Imagine a specific human being sitting there reading your application, and tell them a good story. Imagine that they trust and believe in you and want you to succeed.
Take calculated risks. The piece that makes you feel a bit nervous might be the clincher. Certainty is overrated.
Think less like a puzzle and more like a musical chord. Rather than trying to explain what the work is doing when you are in the zone, give the writing and the images a magnetic resonance that enlivens both.
Apply again. I predict that most of you will not get the vast majority of the grants you apply for, no matter how amazing your work is.
This is, in part, a popularity contest. Winning begets winning.
Give up. Pretend to be an administrator and make up your own funding program. Because I got this grant, 250 of you didn’t. I am sure it is not because I am the best. The odds are not good. A look at the Andy Warhol Foundation’s 20-year report will tell you that the ratio of administrative costs to grants given is two-to-one. (I suspect that is on the generous side.) Artists will always be on the losing side of that equation. And when the belt needs to be tightened, I predict that the grants are cut before the administrative fees.
Apply again. This is, in part, a popularity contest. Winning begets winning. We all want to be on the winning team. We all want to be at the party that everyone else is at.
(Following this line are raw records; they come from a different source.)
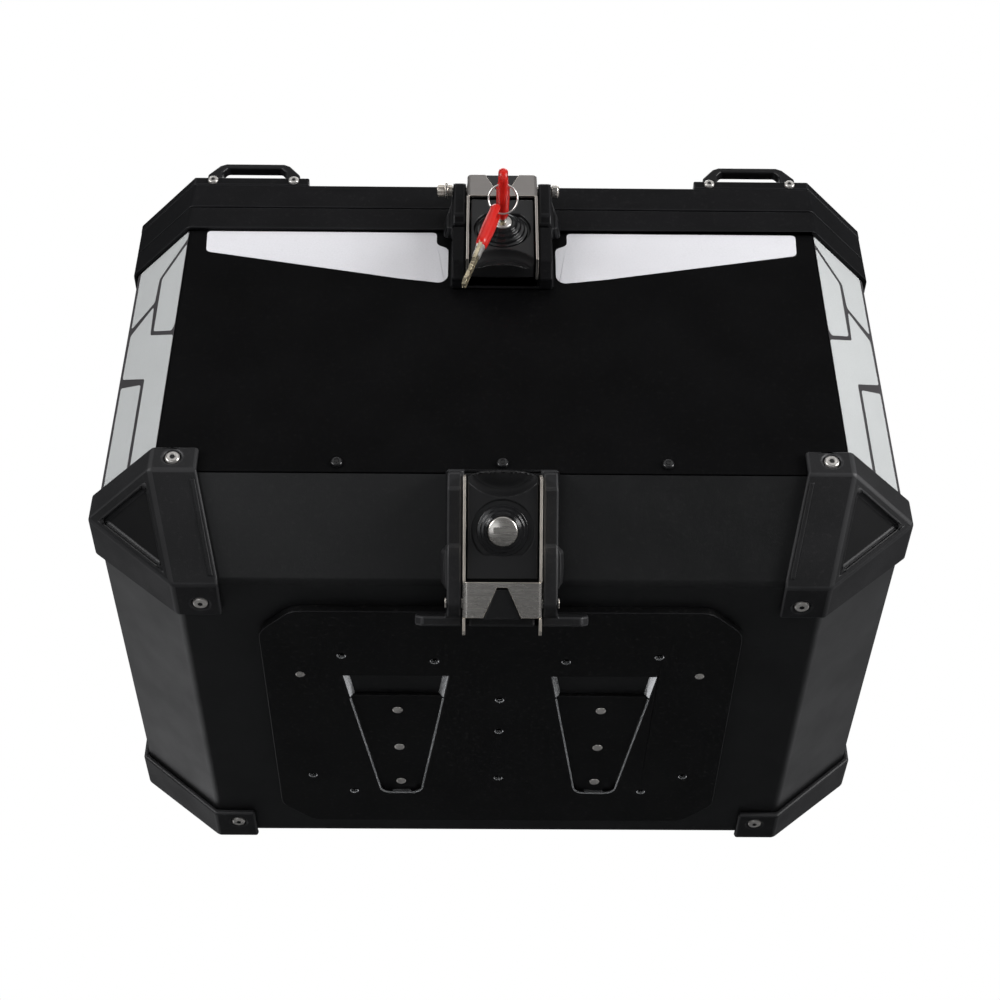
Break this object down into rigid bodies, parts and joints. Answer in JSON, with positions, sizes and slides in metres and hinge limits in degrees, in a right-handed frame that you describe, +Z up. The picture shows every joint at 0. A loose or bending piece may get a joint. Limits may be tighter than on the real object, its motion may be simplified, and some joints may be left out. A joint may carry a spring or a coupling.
{
  "type": "motorcycle top case",
  "caption": "Hard motorcycle luggage case with a hinged lid, keyed over-centre latches, corner protectors and a quick-release plate that rests on a rear rack.",
  "frame": {"origin": "centre of the underside of the mounting plate, where the case rests on the rack", "axes": "+Z up, -Y the front with the latches, +X to the right when the latches are looked at"},
  "size_m": [0.478, 0.4392, 0.3468],
  "materials": {
    "black_powder_coat": "textured satin black powder coat",
    "black_plastic": "fine-grained matte black moulding",
    "black_gloss": "smooth semi-gloss black",
    "stainless_steel": "brushed, bright edges",
    "nickel_plate": "bright plated",
    "red_plastic": "glossy red moulding",
    "seal_rubber": "soft matte black",
    "white_film": "white reflective film",
    "grey_film": "silver-grey reflective film with a dark line pattern"
  },
  "bodies": {
    "case": {"body_rim": "black_plastic", "body_wrap": "black_powder_coat", "bottom_tray": "black_powder_coat", "corner_protector_front_left": "black_plastic", "corner_protector_front_right": "black_plastic", "corner_protector_rear_left": "black_plastic", "corner_protector_rear_right": "black_plastic", "hinge_body_leaf_left": "black_powder_coat", "hinge_body_leaf_right": "black_powder_coat", "hinge_pin_left": "stainless_steel", "hinge_pin_right": "stainless_steel", "lower_latch_base": "black_gloss", "lower_latch_pin": "stainless_steel", "mounting_plate": "black_powder_coat", "pocket_pad_left": "black_powder_coat", "pocket_pad_right": "black_powder_coat", "protector_screw_front_left_lower": "nickel_plate", "protector_screw_front_left_upper": "nickel_plate", "protector_screw_front_right_lower": "nickel_plate", "protector_screw_front_right_upper": "nickel_plate", "protector_screw_rear_left_lower": "nickel_plate", "protector_screw_rear_left_upper": "nickel_plate", "protector_screw_rear_right_lower": "nickel_plate", "protector_screw_rear_right_upper": "nickel_plate", "seam_screw_1": "black_gloss", "seam_screw_2": "black_gloss", "seam_screw_3": "black_gloss", "upper_latch_base": "black_gloss"},
    "lid": {"lid_shell": "black_powder_coat", "lid_band": "black_plastic", "lid_seal": "seal_rubber", "latch_hinge_bracket": "black_plastic", "upper_latch_pin": "stainless_steel", "latch_pin_clip": "stainless_steel", "hinge_lid_leaf_left": "black_powder_coat", "hinge_lid_leaf_right": "black_powder_coat", "lid_corner_front_left": "black_plastic", "lid_corner_front_right": "black_plastic", "lid_corner_rear_left": "black_plastic", "lid_corner_rear_right": "black_plastic", "tie_down_handle_front_left": "black_powder_coat", "tie_down_handle_front_right": "black_powder_coat", "tie_down_handle_rear_left": "black_powder_coat", "tie_down_handle_rear_right": "black_powder_coat"},
    "upper_latch": {"upper_latch_bail": "stainless_steel", "upper_latch_lever": "black_gloss", "upper_lock_collar": "black_gloss"},
    "upper_lock": {"upper_lock_cylinder": "nickel_plate", "upper_lock_cam": "stainless_steel", "key_in_lock": "nickel_plate", "key_in_lock_grip": "red_plastic"},
    "key_ring": {"key_ring": "nickel_plate"},
    "second_key": {"second_key": "nickel_plate", "second_key_grip": "red_plastic"},
    "lower_latch": {"lower_latch_bail": "stainless_steel", "lower_latch_lever": "black_gloss", "lower_lock_collar": "black_gloss"},
    "lower_lock": {"lower_lock_cylinder": "nickel_plate", "lower_lock_cam": "stainless_steel"}
  },
  "joints": [
    {"name": "lid_hinge", "type": "hinge", "parent": "case", "child": "lid", "pos_m": [0, 0.188, 0.2718], "axis": [-1, 0, 0], "range_deg": [0, 95]},
    {"name": "upper_latch_swing", "type": "hinge", "parent": "lid", "child": "upper_latch", "pos_m": [0, -0.196, 0.2726], "axis": [-1, 0, 0], "range_deg": [0, 95]},
    {"name": "upper_lock_turn", "type": "hinge", "parent": "upper_latch", "child": "upper_lock", "pos_m": [0, -0.207, 0.2316], "axis": [0, -1, 0], "range_deg": [0, 90]},
    {"name": "key_ring_swing", "type": "hinge", "parent": "upper_lock", "child": "key_ring", "pos_m": [0, -0.236, 0.2316], "axis": [-1, 0, 0], "range_deg": [0, 60]},
    {"name": "second_key_swing", "type": "hinge", "parent": "key_ring", "child": "second_key", "pos_m": [-0.0044, -0.22361, 0.22083], "axis": [-0.866, -0.3774, 0.328], "range_deg": [-10, 10]},
    {"name": "lower_latch_swing", "type": "hinge", "parent": "case", "child": "lower_latch", "pos_m": [0, -0.14082, -0.01323], "axis": [1, 0, 0], "range_deg": [0, 80]},
    {"name": "lower_lock_turn", "type": "hinge", "parent": "lower_latch", "child": "lower_lock", "pos_m": [0, -0.17759, 0.00799], "axis": [0, -0.7071, -0.7071], "range_deg": [0, 90]}
  ]
}
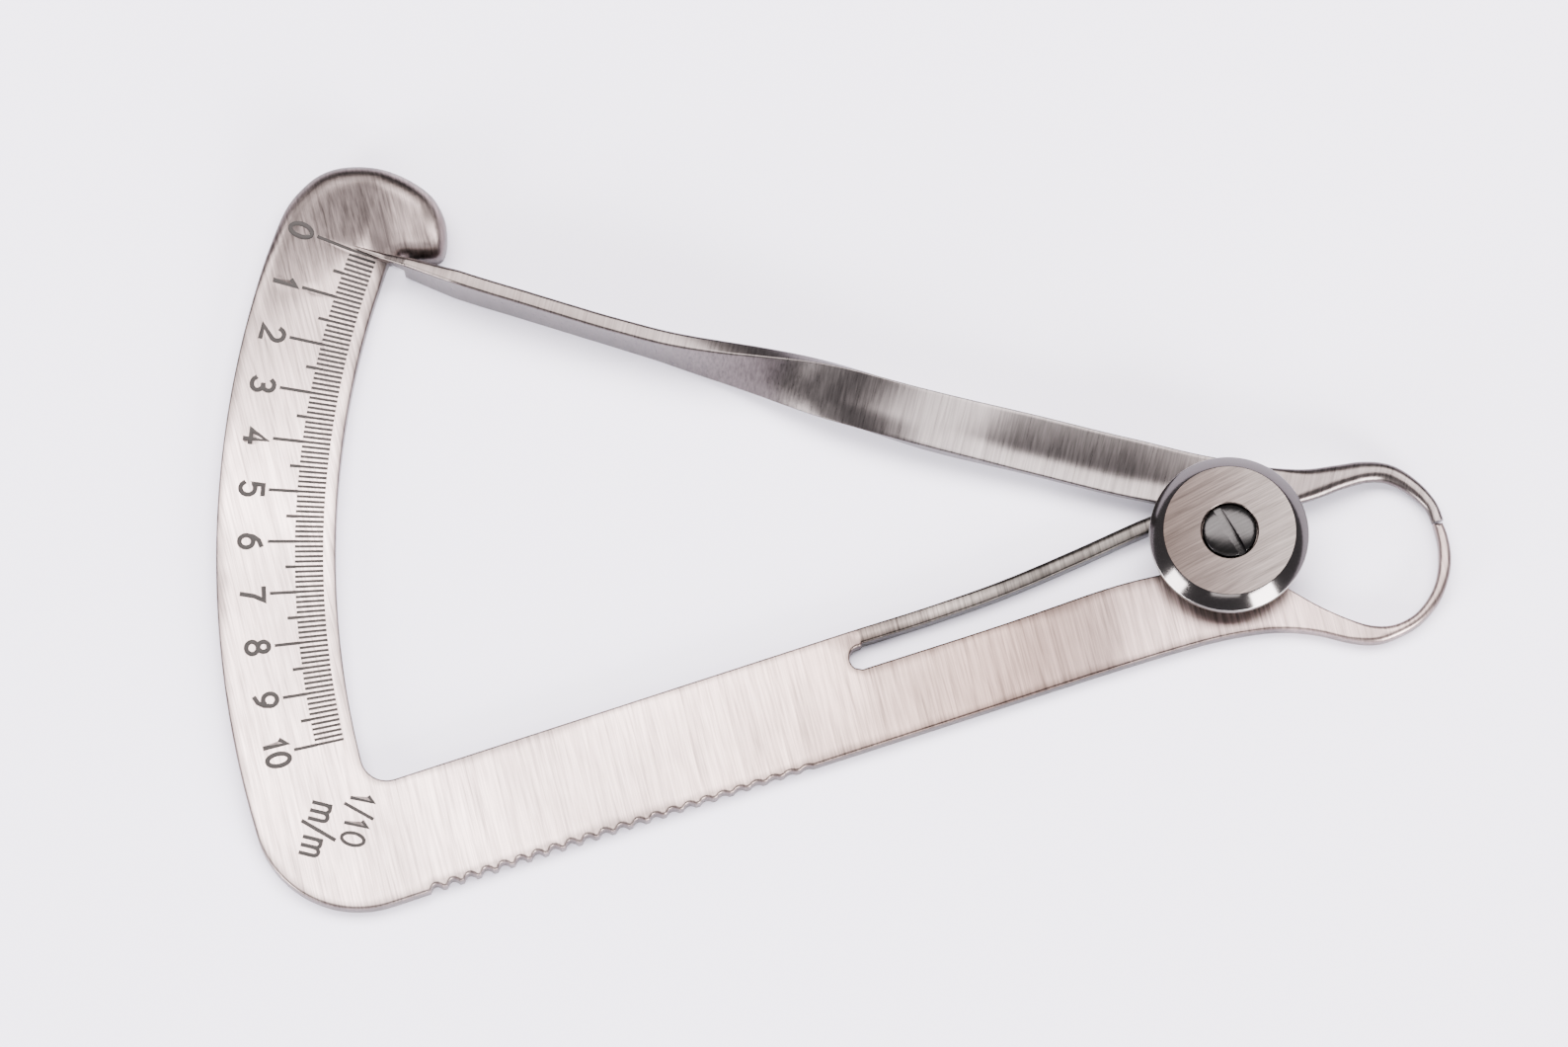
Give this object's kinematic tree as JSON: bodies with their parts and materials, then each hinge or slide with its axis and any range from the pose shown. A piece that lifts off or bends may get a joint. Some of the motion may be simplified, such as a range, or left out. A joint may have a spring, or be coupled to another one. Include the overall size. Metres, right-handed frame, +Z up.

Each project gains some new friends, and disappoints some old ones. It hurts.
Embrace envy as a sign that you do care what other people think, and that it is good.
Care. Don’t fool yourself into thinking that indifference is power, or irony is strength. Cynicism is not the same as intelligence.
Sublimate. Caring is painful and will get you injured. Love might kill you, in fact. Find ways to drown your sorrows in the work. Sometimes a relationship with the ghost of a long dead artist or writer is more supportive than what the living can do for you.
What do you read, listen to, or look at to fuel your work and find inspiration?
I’ve been on a Simon Critchley binge (Infinitely Demanding is fantastic).
Slavoj Zizek is one of our greatest living entertainers, and has some interesting things to say, on communism, belief, violence.
T. J. Clark.
I’ve been trying to bone up on my history of anarchist thought, and where it diverges from socialism.
David Greiber on debt and anarchy.
Theory of Literature by Paul Fry.
Rene Girard on mimesis and the scapegoat phenomenon.
Recent developments in psychoanalysis.
Jim Elkins on the animosity between contemporary art and religion.
W.J.T. Mitchell about the image, the idol, the fetish, the totem.
The TV show “Orphan Black,” about a secret corporate cloning program. Mimesis gone awry. The same actress plays about 15 different parts. So cool.
Anything with Gwyneth Paltrow in it.
The Marx Brothers.
William Kentridge.
Do you have a motto?
I feel much more like I do now than I did before.